De la soumission représentée dans la performance Submission Submission de Bryana Fritz jusqu’aux réverbérations auxquelles Aina Alegre fait place dans sa nouvelle Étude, un projet commun traverse les deux créations présentées à La Ménagerie de verre dans le cadre du Festival Les Inaccoutumés : la quête de libération et la création d’espaces safe où discours textuel et corporel se joignent pour créer de nouvelles formes d’expression et d’exposition du corps féminin. 

Submission Submission de Bryana Fritz : quel Dieu pour quel langage ? 

Adoptant la posture d’une « hagiographe amatrice » afin d’explorer les vies des saintes et l’histoire de leurs représentations pour leur « donner corps », Bryana Fritz façonne treize portraits de saintes, dont quatre ont été ressuscitées pour le spectacle joué à la Ménagerie de verre : Hildegarde de Bingen, Catherine de Sienne, Christina de Bolsena et Jeanne d’Arc. Les vies des saintes telles qu’imaginées par la performeuse états-unienne s’étalent dans un espace scénique dépourvu de toute intention poétique et mystique : l’artiste, en pantalons et en chemise blanche, y manipule des gadgets et fait défiler des documents Word multipliés sur le mur du studio Wigman. 
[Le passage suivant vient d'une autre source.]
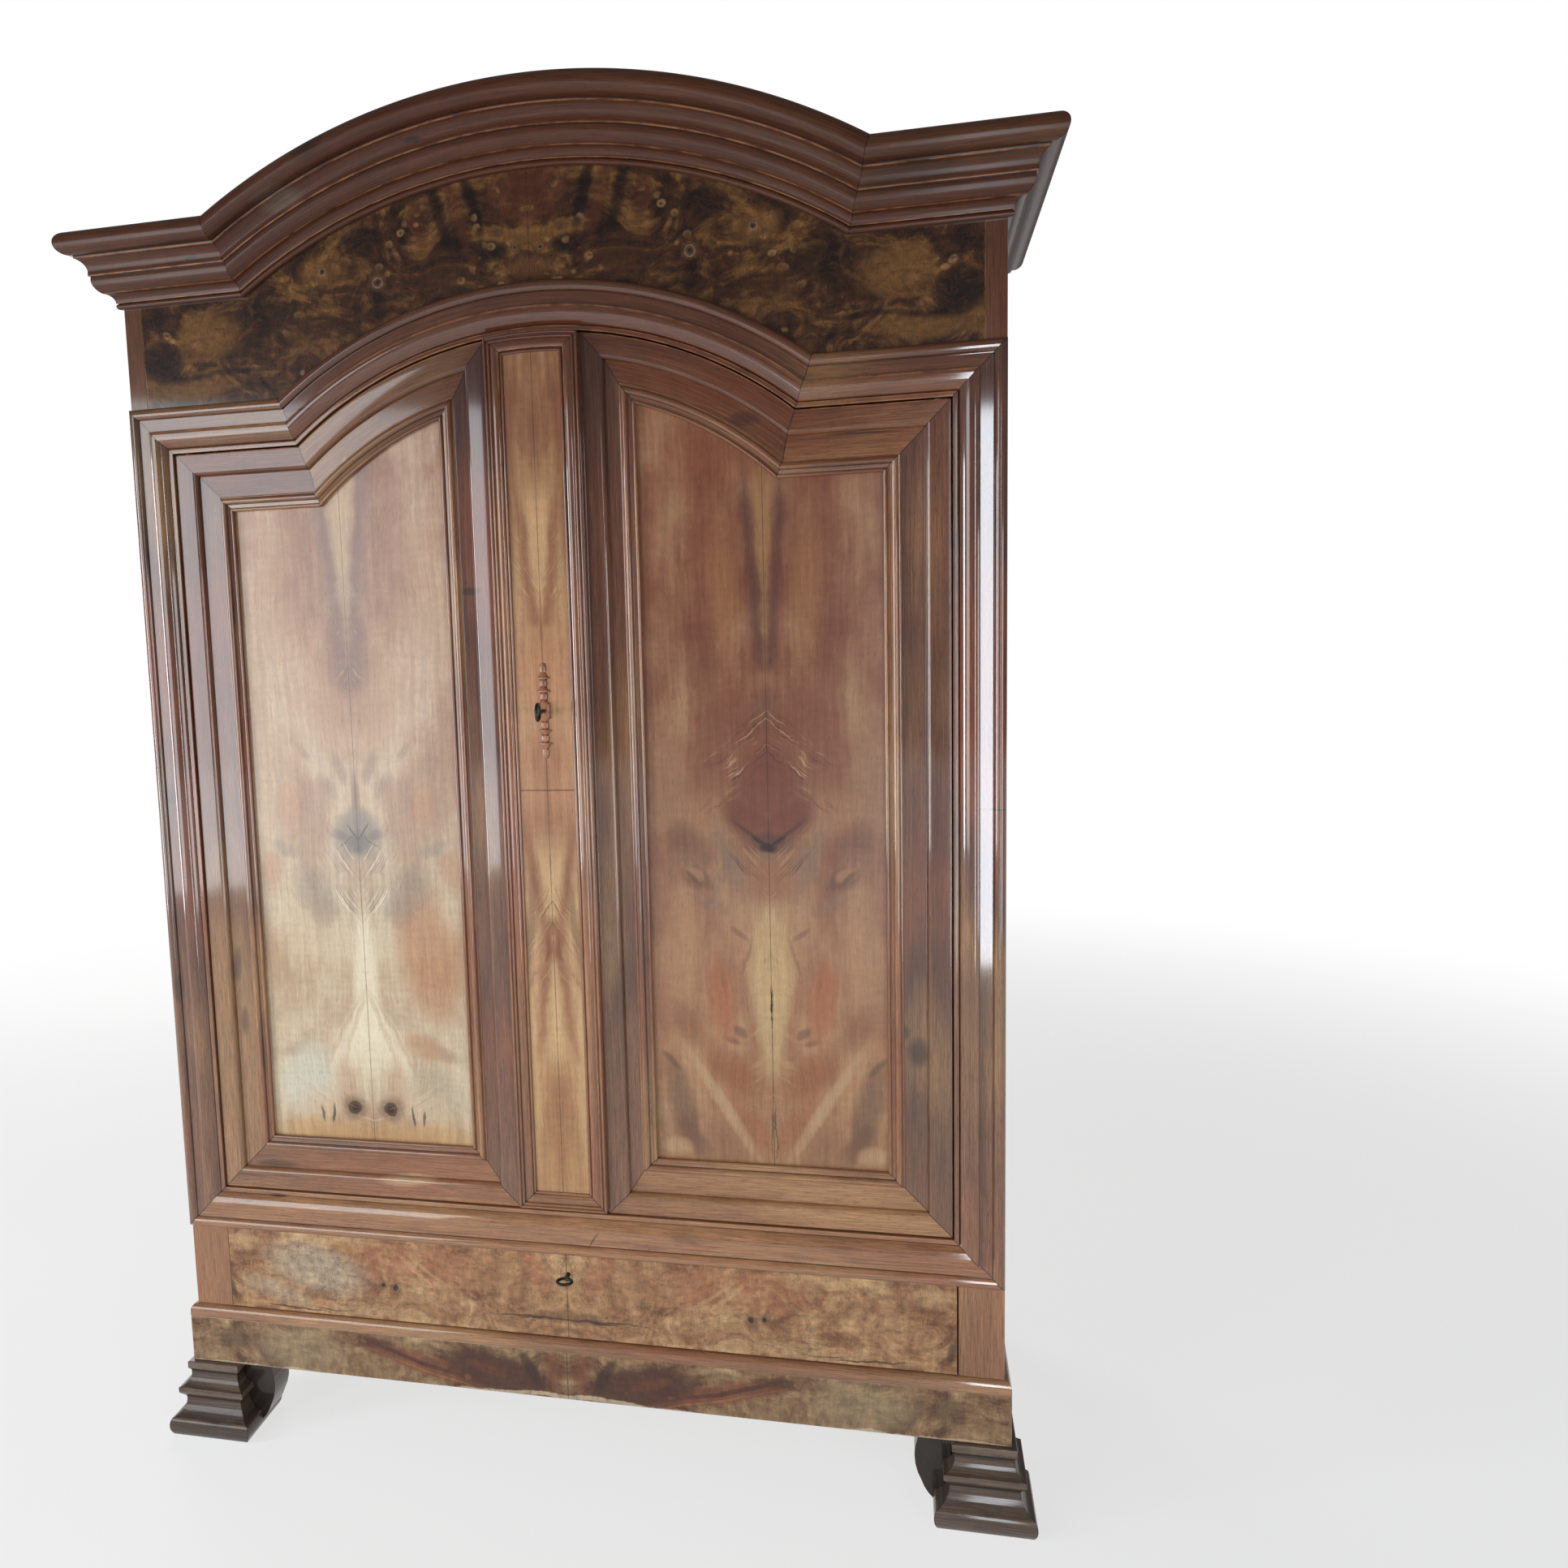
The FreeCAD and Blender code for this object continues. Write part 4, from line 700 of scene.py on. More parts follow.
def left_panel() -> Figured:
    """Lay out the veneer of the left door's panel.

    Returns:
        The finish.
    """
    # The cream and pale colours and the pale lower bands are partly the veneer's own figure and partly a
    # painted sheen over the panel.
    tones = brown, tan, cream, pale = (
        (0.23, 0.095, 0.055), (0.4, 0.235, 0.135), (0.58, 0.44, 0.29), (0.72, 0.62, 0.45))
    grey, violet, orange = (0.2, 0.16, 0.13), (0.15, 0.08, 0.065), (0.4, 0.17, 0.075)
    ink = (0.045, 0.035, 0.032)
    zones = (
        (0.53, (0.44, 0.25, 0.11)), (0.59, (0.5, 0.39, 0.26)), (0.7, (0.52, 0.42, 0.29)),
        (0.85, (0.44, 0.31, 0.19)), (0.98, (0.36, 0.25, 0.165)), (1.1, (0.38, 0.24, 0.15)),
        (1.3, (0.34, 0.19, 0.115)), (1.5, (0.27, 0.12, 0.068)), (1.76, (0.22, 0.085, 0.045)))
    marks = (
        Mark(0.13, 1.45, 0.06, 0.2, tan, 0.35), Mark(0.05, 1.25, 0.05, 0.1, tan, 0.5, 0.2),
        Mark(0.15, 1.15, 0.05, 0.18, cream, 0.35, side=Side.LEFT),
        Mark(0.03, 1.165, 0.014, 0.035, violet, 0.45, 0.25),
        Mark(0.055, 1.135, 0.018, 0.03, violet, 0.3, 0.5), Mark(0.09, 1.19, 0.01, 0.02, violet, 0.3, 0.6),
        Mark(0.12, 1.1, 0.03, 0.05, orange, 0.4),
        Mark(0.11, 0.92, 0.04, 0.13, cream, 0.55, 0.1, side=Side.LEFT),
        Mark(0.11, 0.86, 0.07, 0.15, orange, 0.65, -0.1, side=Side.RIGHT),
        Mark(0.08, 0.96, 0.05, 0.06, grey, 0.45, 0.4), Mark(0.16, 0.99, 0.03, 0.05, orange, 0.4),
        Mark(0.13, 1.03, 0.025, 0.02, grey, 0.4, 1.0), Mark(0.0, 1.115, 0.016, 0.06, violet, 0.65),
        Mark(0.0, 1.055, 0.06, 0.052, grey, 0.85, firm=0.15), Mark(0.0, 1.04, 0.03, 0.024, ink, 0.45),
        Mark(0.036, 1.052, 0.016, 0.012, ink, 0.4, 0.6),
        Mark(0.013, 1.056, 0.002, 0.018, ink, 0.9, 0.75, firm=0.2),
        Mark(0.0, 1.032, 0.0018, 0.014, ink, 0.85, firm=0.2),
        Mark(0.026, 1.04, 0.002, 0.012, ink, 0.7, -1.2, firm=0.2),
        Mark(0.0, 0.79, 0.032, 0.17, pale, 0.85, firm=0.15), Mark(0.032, 0.7, 0.035, 0.12, pale, 0.7, -0.4),
        Mark(0.02, 0.74, 0.006, 0.09, tan, 0.35, -0.3), Mark(0.045, 0.72, 0.006, 0.1, tan, 0.35, -0.5),
        Mark(0.115, 0.64, 0.062, 0.08, (0.54, 0.5, 0.4), 0.9, -0.25, side=Side.LEFT),
        Mark(0.115, 0.625, 0.06, 0.07, (0.4, 0.32, 0.22), 0.7, -0.3, side=Side.RIGHT),
        Mark(0.1, 0.7, 0.05, 0.03, orange, 0.5, -0.8, side=Side.RIGHT),
        Mark(0.135, 0.69, 0.03, 0.018, grey, 0.25, -1.0), Mark(0.1, 0.59, 0.05, 0.04, cream, 0.5),
        Mark(0.09, 0.545, 0.12, 0.03, (0.48, 0.28, 0.12), 0.6), Mark(0.045, 0.64, 0.03, 0.05, tan, 0.55),
        Mark(0.073, 0.58, 0.0035, 0.02, ink, 0.85, -0.15, firm=0.1),
        Mark(0.092, 0.577, 0.003, 0.017, ink, 0.75, 0.15, firm=0.1), *knot(0.034, 0.592, 0.0125))
    return Figured("left_panel_veneer", -0.328, tones, marks,
                   (Wedge(1.275, 1.7, 0.034, (0.48, 0.32, 0.175), violet, 0.65, 0.016),),
                   (Plume(0.885, 1.02, 0.085, 1.15, 5.0, pale, grey, 0.7, 0.003),
                    Plume(1.13, 1.5, 0.03, -1.2, 0.0, pale, tan, 0.15),
                    Plume(0.55, 0.61, 0.17, 0.3, 2.5, pale, orange, 0.35)),
                   seed=2.0, zones=zones)


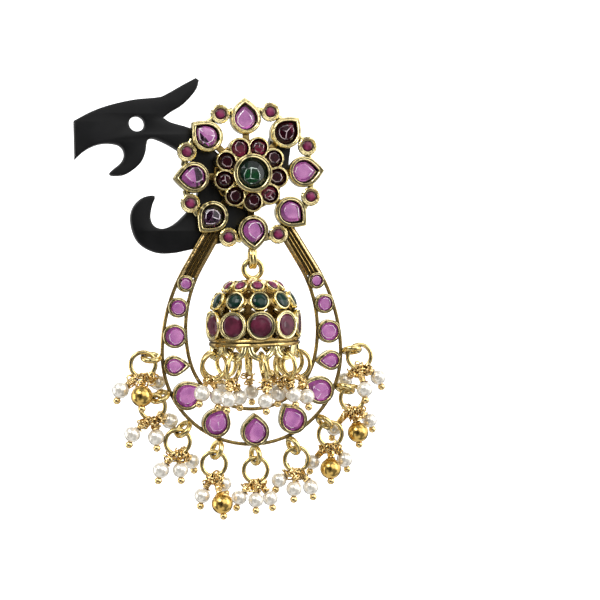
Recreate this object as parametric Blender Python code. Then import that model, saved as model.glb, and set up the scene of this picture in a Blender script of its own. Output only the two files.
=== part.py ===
"""Jhumka earring on the arm of its display stand.

Metres, +Z up. The face of the earring looks along -Y and +X is to its right.
The origin is the root of the ear post, on the back of the flower.
"""

import math

import bmesh
import bpy
from mathutils import Matrix, Vector

MM = 0.001

# Clearances
STONE_GAP = 0.2 * MM
LINK_GAP = 0.3 * MM
POST_GAP = 0.3 * MM

# Collets and stones
BORE_TAPER = 0.15
GIRDLE_DEPTH = 0.6 * MM
TABLE_DEPTH = 0.15 * MM
CULET_DEPTH = 1.5 * MM
TABLE_SHARE = 0.6
CULET_SHARE = 0.55
PEAR_SIDES = 10
ROUND_SIDES = 10
SMALL_SIDES = 8
TIP_SHARPNESS = 5

# Share of the faces that fused pieces keep
FUSED_SHARE = 0.75

# Flower
FLOWER_TURN = 2.5
PEAR_COUNT = 8
PEAR_WIDTH = 5.8 * MM
PEAR_LENGTH = 6.8 * MM
PEAR_WALL = 0.75 * MM
PEAR_HEIGHT = 2.2 * MM
PEAR_TIP_RADIUS = 14.35 * MM
BEAD_RADIUS = 1.8 * MM
BEAD_FOOT_RADIUS = 2.35 * MM
BEAD_STONE_RADIUS = 1.15 * MM
BEAD_HEIGHT = 2.0 * MM
BEAD_FOOT_DEPTH = 0.15 * MM
BEAD_FOOT_TOP = 0.6 * MM
BEAD_FOOT_SLOPE = 0.3 * MM
BEAD_GROOVE = 0.1 * MM
BEAD_STONE_SINK = 0.3 * MM
BEAD_STONE_DOME = 0.2 * MM
BEAD_RING_RADIUS = 12.4 * MM
PETAL_COUNT = 9
PETAL_WIDTH = 3.75 * MM
PETAL_LENGTH = 4.0 * MM
PETAL_WALL = 0.5 * MM
PETAL_FRONT = 3.6 * MM
PETAL_BACK = 0.3 * MM
PETAL_RING_RADIUS = 5.1 * MM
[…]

Car on ne sait pas exactement « qui parle » et cette ambiguïté constitue le cœur même de la démarche entamée par Bryana Fritz, tel qu’elle l’explique avant le début du spectacle lorsqu’elle s’adresse aux spectateurs depuis les escaliers du théâtre. À quelle soumission terrestre ces femmes cherchent-elles à se soustraire lorsqu’elles se soumettent à la volonté de Dieu ? À quel langage humain trop restreint ces femmes s’opposent-elles lorsqu’elles prétendent être des récipients remplis par la voix de Dieu ? Combien de soumission et combien de subversion lorsqu’on refuse l’amour des hommes pour se consacrer à un Père qui exige une consécration absolue ? 

 

La répétition comme lieu de subversion et de transition

Le titre contribue à articuler des réponses partielles à ces questions : il n’y a pas de vision unilatérale à travers laquelle la question de la soumission peut être traitée. Tout ce qu’un contexte historique et politique donné peut conduire à la catégorisation d’un acte de soumission risque d’être complétement renversé dès que l’on se situe dans un autre espace-temps : d’où la nécessité de redoubler le premier terme constitutif du titre. C’est en soulignant cette réalité que la performeuse se déplace entre ironie postmoderne, revendication féministe et imagerie et croyances médiévales, sans imposer la vérité d’une époque face à une autre et adhérant plutôt à une circulation vivante de récits qu’à une archive figée. Dans l’espace blanc qui marque la séparation entre les deux « soumissions », c’est une tentative de libération qui s’insinue, comme les femmes l’ont fait depuis toujours, des saintes du Moyen Âge jusqu’aux jeunes de nos jours qui risquent leurs vies en enlevant une couche d’habits. 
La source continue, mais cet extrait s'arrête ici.